Todd Fremde is a moderately successful crime writer, living on the island of Salay Raba, the fourth. His normal routine is disturbed when he is invited to talk about ‘The Role of the Modern Crime Novel in a Crime Free Society’ at an academic conference on the distant island of Dearth. Travel across the Dream Archipelago is rarely all that it seems, and Todd soon finds his situation changing from the inconvenient to the bizarre. Something strange seems to be happening to time, or to Todd, whilst he is in Dearth, possibly connected to the vague but foreboding warnings about ‘mutability’ that appear all over his hotel. And this is before Todd is befriended by a heavily armed retired cop who tells him a story full of holes about a decade old unsolved mystery, a mystery which follows Todd home and begins to encroach on his everyday life.
One of the enduring themes of Priest’s work is how the act of narrating a story shapes our perception of the actual events. His novels are full of unreliable narrators, characters whose perspective distorts the story they are communicating to the reader. Through this Priest explores how all narratives are reflective of the perception of their narrator, however well meaning the narrator may be, and the difficulty in separating this perception from an idealised objective truth. Priest approaches this theme in a number of ways in The Evidence. As a crime novel about a crime novelist, the book is fascinated with both the techniques of the crime novel and the attraction of crime fiction for both reader and author. Throughout the novel, Priest explores the differences between the elaborately constructed puzzle plots that form the traditional crime novel and the messiness and spontaneity that characterise most real-life murders. By juxtaposing the murder mystery with the stage magician and the twins, elements familiar from Priest’s best known work The Prestige (1995), the author reminds us of the similarity between the satisfying resolution of a crime mystery and the magician’s stage trick, and the sleight of hand involved in both.
Priest also contrasts the desire for the mystery in a crime novel to be neatly tied up with our real-world anxieties about police and state control. In the Dream Archipelago, a stilted feudal social system exists throughout the islands, propped up by totalitarian governments and endless bureaucracy. The citizens of the various islands have learned not to trust their governments or their police forces, particularly through the islanders’ attempts to help deserters from the military states engaged in perpetual war to escape and start new lives away from the violence. Dearth calls itself a crime free society, but has simply shifted the definition of the word crime in order to detract from its highly armed and well-funded police force. The Evidence shows that what a governing body deems a crime and what the citizens of the same country deem a crime can be two very different things. This is in contrast to the heroic police detective of the traditional crime novel, and our desire as readers to see events have a neat and tidy resolution.

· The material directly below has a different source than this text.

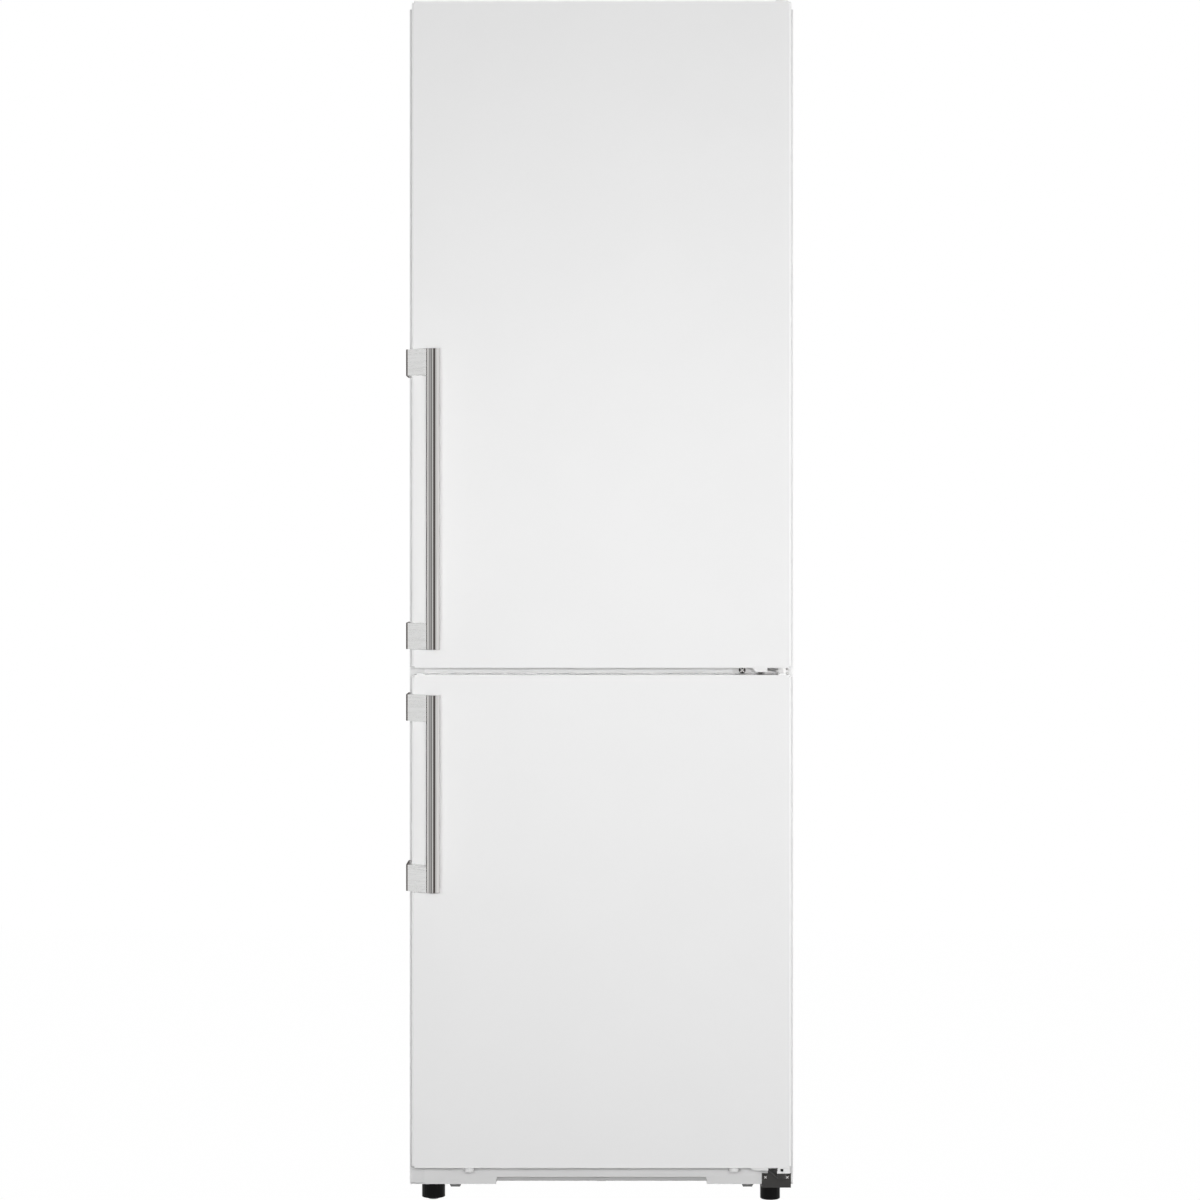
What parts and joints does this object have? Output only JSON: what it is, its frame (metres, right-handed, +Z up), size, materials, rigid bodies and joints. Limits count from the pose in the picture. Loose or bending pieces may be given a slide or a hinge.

Running through the book is the idea of mutability. Readers familiar with the Dream Archipelago will be aware of the way reality seems to shift and warp, and the labyrinthine and incomprehensible bureaucracies and methods the various islands have come up to deal with living under these conditions. Mutability is introduced through the mundane – official city warnings on hotel bills and booking instructions, part of the background inconvenience of travel that seems entirely banal until accidentally transgressed, when it becomes a huge and terrifying problem. As this thing Todd was previously unaware of becomes a larger and larger part of his life, he can’t help but notice the similarities between the concept of mutability and the act of rewriting and redrafting in writing a novel. In the style of metafiction, is Todd running up against the physical manifestation of his own author’s desire for perfection in his writing, the fabric of his reality warping and shifting as Priest makes different stylistic choices and narrative decisions?
In the end The Evidence, as Todd warns us early on, is less interested in neat and tidy endings than it is in exploring the psychological state of its characters, and in using genre fiction to ask questions about genre fiction. Nevertheless Priest manages to bring the story to a satisfying conclusion, whilst poking holes in the very idea of a satisfying conclusion as he does so. The novel is a fine example of the unsettling power and imagination of one of British SF’s finest authors, and hints at exciting new directions in Priest’s work to come.
Added to my tbr, sounds like an interesting and thought provoking read!